_What you are asked to do_: In the listing below, locate the line containing "Write the three.js" and the line containing "const knuckleTurn = -9;". Output both of them and every line between, exactly as written, and nothing more.

Collection entries
-- START --

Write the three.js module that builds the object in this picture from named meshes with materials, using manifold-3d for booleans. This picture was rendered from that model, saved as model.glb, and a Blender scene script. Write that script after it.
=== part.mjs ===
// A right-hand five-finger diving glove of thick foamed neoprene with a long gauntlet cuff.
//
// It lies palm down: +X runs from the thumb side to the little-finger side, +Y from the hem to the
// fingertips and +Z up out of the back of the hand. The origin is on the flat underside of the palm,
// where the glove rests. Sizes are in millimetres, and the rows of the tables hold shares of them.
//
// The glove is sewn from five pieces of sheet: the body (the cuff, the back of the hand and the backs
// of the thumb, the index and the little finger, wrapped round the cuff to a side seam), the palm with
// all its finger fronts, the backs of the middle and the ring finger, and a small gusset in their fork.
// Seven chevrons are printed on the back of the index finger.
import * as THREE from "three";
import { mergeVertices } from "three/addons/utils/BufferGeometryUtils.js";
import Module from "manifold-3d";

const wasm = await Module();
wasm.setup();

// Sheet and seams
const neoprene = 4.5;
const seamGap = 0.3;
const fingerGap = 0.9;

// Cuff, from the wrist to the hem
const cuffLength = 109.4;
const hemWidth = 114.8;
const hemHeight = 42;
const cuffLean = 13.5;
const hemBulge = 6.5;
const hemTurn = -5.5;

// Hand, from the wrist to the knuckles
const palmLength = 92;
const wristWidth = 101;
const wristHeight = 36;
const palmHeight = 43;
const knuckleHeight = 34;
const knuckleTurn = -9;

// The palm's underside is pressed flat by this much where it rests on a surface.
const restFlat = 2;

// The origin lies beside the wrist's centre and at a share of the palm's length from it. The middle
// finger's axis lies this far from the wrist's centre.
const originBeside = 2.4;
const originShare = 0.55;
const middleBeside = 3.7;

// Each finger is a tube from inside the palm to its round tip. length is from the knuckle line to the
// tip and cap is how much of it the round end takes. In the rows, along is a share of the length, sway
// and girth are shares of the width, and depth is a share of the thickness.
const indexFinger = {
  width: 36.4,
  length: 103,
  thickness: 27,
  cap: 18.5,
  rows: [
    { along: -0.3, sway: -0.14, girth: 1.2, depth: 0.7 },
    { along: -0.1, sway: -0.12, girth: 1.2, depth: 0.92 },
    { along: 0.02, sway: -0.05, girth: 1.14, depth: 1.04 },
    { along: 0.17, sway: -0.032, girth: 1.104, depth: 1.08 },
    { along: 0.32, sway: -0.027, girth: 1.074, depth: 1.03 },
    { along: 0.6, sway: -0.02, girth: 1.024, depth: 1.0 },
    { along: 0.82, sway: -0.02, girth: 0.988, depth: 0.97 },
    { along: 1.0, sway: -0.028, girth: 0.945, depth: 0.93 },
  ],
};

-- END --
-- START --

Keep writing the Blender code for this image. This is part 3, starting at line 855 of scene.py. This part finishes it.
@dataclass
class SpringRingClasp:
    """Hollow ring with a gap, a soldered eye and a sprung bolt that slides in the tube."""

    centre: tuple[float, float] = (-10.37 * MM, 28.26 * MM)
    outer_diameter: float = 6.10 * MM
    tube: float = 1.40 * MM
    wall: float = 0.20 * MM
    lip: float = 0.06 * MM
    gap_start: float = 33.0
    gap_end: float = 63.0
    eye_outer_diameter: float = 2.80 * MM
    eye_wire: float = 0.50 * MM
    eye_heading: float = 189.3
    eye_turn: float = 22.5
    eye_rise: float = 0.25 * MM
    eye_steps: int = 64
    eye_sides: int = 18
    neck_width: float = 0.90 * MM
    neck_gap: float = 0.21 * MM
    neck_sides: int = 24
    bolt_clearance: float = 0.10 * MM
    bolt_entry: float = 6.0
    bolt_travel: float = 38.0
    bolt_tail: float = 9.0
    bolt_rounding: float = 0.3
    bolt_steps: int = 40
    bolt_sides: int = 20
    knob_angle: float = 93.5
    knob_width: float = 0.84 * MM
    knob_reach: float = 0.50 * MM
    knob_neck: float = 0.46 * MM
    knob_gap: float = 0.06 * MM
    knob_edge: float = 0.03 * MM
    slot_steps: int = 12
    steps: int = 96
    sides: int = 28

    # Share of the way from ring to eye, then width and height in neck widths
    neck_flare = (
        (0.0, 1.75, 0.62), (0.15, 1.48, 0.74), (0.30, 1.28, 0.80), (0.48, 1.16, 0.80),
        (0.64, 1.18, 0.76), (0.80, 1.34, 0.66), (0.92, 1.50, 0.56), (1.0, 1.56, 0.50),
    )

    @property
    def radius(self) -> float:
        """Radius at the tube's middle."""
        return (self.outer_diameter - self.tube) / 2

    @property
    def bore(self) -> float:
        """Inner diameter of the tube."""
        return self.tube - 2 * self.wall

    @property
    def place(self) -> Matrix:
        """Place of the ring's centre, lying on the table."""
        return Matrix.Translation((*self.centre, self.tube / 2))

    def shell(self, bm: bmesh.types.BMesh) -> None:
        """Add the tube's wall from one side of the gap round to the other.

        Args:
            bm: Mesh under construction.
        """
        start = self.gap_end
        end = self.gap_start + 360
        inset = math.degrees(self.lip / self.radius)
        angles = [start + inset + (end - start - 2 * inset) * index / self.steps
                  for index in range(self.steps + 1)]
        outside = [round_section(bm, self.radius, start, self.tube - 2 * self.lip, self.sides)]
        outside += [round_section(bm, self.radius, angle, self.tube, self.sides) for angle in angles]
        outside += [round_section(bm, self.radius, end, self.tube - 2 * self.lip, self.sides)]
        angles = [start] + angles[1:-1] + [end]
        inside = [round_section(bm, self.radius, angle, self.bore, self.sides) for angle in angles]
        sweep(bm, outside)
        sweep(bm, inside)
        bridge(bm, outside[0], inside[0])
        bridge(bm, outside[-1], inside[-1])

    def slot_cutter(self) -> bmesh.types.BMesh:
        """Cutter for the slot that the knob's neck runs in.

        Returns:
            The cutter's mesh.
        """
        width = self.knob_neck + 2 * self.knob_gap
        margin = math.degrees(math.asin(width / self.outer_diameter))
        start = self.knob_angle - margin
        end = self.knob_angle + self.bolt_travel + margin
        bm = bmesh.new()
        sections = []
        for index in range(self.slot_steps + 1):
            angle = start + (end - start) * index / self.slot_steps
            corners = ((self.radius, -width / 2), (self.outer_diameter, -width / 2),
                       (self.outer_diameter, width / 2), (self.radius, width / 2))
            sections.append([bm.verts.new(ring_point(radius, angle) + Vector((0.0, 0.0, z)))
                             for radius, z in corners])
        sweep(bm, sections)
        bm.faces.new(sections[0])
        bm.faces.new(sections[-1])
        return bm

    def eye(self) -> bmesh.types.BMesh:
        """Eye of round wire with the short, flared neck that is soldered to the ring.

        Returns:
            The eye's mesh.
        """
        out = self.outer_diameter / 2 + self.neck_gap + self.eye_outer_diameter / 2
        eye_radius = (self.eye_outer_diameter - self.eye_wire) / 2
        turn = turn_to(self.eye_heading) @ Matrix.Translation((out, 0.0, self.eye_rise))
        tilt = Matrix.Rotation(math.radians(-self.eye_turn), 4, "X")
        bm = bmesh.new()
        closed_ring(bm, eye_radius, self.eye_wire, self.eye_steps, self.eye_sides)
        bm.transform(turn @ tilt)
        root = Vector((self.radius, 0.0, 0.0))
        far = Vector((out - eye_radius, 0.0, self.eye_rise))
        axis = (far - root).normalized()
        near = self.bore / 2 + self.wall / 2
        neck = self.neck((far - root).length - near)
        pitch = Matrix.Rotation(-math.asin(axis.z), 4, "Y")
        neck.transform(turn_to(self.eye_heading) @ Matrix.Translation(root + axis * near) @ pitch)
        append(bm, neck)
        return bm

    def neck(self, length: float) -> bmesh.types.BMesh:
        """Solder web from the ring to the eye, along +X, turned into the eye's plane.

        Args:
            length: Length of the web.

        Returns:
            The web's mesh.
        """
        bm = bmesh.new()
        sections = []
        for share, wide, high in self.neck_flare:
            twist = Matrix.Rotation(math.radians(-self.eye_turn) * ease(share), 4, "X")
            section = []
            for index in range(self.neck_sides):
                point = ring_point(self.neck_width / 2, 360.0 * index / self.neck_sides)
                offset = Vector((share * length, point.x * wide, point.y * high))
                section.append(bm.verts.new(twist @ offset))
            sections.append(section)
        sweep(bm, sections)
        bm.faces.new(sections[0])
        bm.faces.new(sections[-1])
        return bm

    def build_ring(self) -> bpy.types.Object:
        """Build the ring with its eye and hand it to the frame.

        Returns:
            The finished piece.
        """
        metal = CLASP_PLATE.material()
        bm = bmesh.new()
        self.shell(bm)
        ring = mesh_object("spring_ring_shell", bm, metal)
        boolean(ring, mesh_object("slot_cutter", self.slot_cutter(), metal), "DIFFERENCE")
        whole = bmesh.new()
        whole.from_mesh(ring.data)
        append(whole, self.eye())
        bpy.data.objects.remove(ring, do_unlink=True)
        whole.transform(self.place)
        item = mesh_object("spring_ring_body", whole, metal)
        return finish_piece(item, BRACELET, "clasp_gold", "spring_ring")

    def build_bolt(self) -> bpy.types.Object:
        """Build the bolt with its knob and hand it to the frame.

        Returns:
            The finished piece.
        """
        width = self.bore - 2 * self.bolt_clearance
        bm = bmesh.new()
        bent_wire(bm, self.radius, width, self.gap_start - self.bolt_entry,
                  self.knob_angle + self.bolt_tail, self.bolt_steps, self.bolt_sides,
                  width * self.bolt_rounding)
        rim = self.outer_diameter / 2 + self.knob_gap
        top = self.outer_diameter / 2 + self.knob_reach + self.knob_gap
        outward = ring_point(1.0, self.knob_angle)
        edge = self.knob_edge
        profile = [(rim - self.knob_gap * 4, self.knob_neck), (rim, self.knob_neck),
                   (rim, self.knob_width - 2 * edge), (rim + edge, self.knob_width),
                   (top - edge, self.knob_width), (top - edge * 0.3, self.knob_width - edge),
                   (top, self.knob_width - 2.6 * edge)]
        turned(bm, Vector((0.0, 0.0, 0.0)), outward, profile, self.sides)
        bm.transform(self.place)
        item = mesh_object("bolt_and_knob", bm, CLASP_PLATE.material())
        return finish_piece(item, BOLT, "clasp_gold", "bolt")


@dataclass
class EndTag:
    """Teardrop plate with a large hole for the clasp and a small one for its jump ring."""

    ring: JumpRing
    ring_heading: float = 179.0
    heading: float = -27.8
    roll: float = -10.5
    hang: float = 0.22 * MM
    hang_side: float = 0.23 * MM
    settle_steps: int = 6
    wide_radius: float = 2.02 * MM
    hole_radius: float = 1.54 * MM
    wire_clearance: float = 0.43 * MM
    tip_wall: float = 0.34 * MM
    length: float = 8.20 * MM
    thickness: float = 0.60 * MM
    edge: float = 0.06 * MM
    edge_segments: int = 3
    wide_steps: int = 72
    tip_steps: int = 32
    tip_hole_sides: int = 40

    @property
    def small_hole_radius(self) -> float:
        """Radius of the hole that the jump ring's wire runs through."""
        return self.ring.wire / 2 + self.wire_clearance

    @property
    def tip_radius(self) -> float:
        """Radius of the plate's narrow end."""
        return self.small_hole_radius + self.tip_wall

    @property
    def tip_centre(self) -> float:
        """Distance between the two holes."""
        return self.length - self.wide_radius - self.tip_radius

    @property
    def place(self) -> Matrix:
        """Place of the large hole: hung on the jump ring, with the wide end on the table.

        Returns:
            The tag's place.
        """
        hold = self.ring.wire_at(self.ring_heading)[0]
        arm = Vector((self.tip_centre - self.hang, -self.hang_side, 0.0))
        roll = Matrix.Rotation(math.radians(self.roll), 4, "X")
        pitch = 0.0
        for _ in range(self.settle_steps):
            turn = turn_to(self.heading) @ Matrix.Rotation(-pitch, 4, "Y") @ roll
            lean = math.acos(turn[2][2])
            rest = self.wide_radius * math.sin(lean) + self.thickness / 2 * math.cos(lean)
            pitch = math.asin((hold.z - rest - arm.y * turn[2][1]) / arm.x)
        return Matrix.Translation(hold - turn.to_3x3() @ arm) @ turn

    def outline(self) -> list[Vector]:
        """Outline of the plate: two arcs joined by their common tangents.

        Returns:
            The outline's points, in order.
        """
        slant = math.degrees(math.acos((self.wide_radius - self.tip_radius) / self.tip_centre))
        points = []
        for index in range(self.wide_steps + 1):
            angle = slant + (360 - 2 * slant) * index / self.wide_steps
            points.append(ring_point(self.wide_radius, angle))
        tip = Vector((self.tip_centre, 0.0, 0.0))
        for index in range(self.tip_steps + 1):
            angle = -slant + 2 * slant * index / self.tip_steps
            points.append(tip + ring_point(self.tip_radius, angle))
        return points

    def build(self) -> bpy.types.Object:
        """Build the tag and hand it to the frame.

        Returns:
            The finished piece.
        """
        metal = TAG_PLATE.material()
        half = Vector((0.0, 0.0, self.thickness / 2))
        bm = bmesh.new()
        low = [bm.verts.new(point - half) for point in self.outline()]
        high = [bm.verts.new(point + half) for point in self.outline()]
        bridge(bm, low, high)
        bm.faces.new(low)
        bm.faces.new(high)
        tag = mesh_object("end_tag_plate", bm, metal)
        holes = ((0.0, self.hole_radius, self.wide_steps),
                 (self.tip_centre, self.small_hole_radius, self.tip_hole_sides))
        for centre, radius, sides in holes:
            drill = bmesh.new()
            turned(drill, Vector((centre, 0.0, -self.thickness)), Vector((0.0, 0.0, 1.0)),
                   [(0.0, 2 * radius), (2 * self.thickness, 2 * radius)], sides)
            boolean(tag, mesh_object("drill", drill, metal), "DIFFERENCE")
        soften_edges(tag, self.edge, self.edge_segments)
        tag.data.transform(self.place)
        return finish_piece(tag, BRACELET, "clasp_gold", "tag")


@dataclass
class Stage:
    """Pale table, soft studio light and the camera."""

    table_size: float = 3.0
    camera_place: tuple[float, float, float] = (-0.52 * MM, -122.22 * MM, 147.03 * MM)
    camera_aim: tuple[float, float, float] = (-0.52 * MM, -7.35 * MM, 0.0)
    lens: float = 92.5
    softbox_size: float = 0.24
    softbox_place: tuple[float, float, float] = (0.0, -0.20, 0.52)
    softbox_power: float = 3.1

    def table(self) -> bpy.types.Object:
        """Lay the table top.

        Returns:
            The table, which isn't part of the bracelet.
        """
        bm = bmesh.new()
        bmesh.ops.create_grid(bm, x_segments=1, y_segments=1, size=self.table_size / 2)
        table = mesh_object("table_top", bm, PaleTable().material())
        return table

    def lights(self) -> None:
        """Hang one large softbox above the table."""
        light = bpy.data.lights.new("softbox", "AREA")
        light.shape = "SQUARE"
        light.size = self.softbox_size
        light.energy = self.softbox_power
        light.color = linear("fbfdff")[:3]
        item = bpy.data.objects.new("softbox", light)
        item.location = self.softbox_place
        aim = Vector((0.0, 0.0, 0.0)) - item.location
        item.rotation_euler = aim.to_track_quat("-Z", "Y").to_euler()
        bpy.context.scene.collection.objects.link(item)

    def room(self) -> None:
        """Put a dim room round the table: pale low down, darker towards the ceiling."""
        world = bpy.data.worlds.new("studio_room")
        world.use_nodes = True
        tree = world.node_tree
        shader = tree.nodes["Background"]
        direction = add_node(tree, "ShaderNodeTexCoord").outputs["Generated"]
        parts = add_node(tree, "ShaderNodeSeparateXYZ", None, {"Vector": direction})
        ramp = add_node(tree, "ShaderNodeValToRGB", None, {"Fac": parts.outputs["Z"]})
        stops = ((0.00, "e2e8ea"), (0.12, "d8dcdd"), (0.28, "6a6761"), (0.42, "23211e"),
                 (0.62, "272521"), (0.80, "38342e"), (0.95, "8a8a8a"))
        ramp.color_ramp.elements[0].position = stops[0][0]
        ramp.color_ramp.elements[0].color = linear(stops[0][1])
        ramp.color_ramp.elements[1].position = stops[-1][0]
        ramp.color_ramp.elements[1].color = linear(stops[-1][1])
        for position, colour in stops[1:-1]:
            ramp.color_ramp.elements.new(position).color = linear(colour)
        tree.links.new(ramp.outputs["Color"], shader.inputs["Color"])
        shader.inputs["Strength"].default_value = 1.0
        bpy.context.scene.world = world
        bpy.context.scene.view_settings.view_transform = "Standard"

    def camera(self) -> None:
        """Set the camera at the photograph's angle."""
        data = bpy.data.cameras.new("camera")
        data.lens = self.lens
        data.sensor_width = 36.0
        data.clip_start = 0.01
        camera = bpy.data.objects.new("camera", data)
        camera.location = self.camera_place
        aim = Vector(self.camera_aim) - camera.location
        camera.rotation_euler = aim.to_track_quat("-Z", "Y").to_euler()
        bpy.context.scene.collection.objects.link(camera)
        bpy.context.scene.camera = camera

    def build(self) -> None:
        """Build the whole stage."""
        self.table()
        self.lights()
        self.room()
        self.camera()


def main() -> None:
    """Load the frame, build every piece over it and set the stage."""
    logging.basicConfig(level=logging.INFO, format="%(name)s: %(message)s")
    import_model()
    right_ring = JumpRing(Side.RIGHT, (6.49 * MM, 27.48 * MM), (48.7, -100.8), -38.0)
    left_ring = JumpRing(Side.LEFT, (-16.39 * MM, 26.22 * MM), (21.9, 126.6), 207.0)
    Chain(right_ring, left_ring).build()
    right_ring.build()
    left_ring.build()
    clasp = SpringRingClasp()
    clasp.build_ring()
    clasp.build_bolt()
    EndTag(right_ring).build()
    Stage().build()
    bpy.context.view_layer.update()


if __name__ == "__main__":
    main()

-- END --

_Complete answer_:
Write the three.js module that builds the object in this picture from named meshes with materials, using manifold-3d for booleans. This picture was rendered from that model, saved as model.glb, and a Blender scene script. Write that script after it.
=== part.mjs ===
// A right-hand five-finger diving glove of thick foamed neoprene with a long gauntlet cuff.
//
// It lies palm down: +X runs from the thumb side to the little-finger side, +Y from the hem to the
// fingertips and +Z up out of the back of the hand. The origin is on the flat underside of the palm,
// where the glove rests. Sizes are in millimetres, and the rows of the tables hold shares of them.
//
// The glove is sewn from five pieces of sheet: the body (the cuff, the back of the hand and the backs
// of the thumb, the index and the little finger, wrapped round the cuff to a side seam), the palm with
// all its finger fronts, the backs of the middle and the ring finger, and a small gusset in their fork.
// Seven chevrons are printed on the back of the index finger.
import * as THREE from "three";
import { mergeVertices } from "three/addons/utils/BufferGeometryUtils.js";
import Module from "manifold-3d";

const wasm = await Module();
wasm.setup();

// Sheet and seams
const neoprene = 4.5;
const seamGap = 0.3;
const fingerGap = 0.9;

// Cuff, from the wrist to the hem
const cuffLength = 109.4;
const hemWidth = 114.8;
const hemHeight = 42;
const cuffLean = 13.5;
const hemBulge = 6.5;
const hemTurn = -5.5;

// Hand, from the wrist to the knuckles
const palmLength = 92;
const wristWidth = 101;
const wristHeight = 36;
const palmHeight = 43;
const knuckleHeight = 34;
const knuckleTurn = -9;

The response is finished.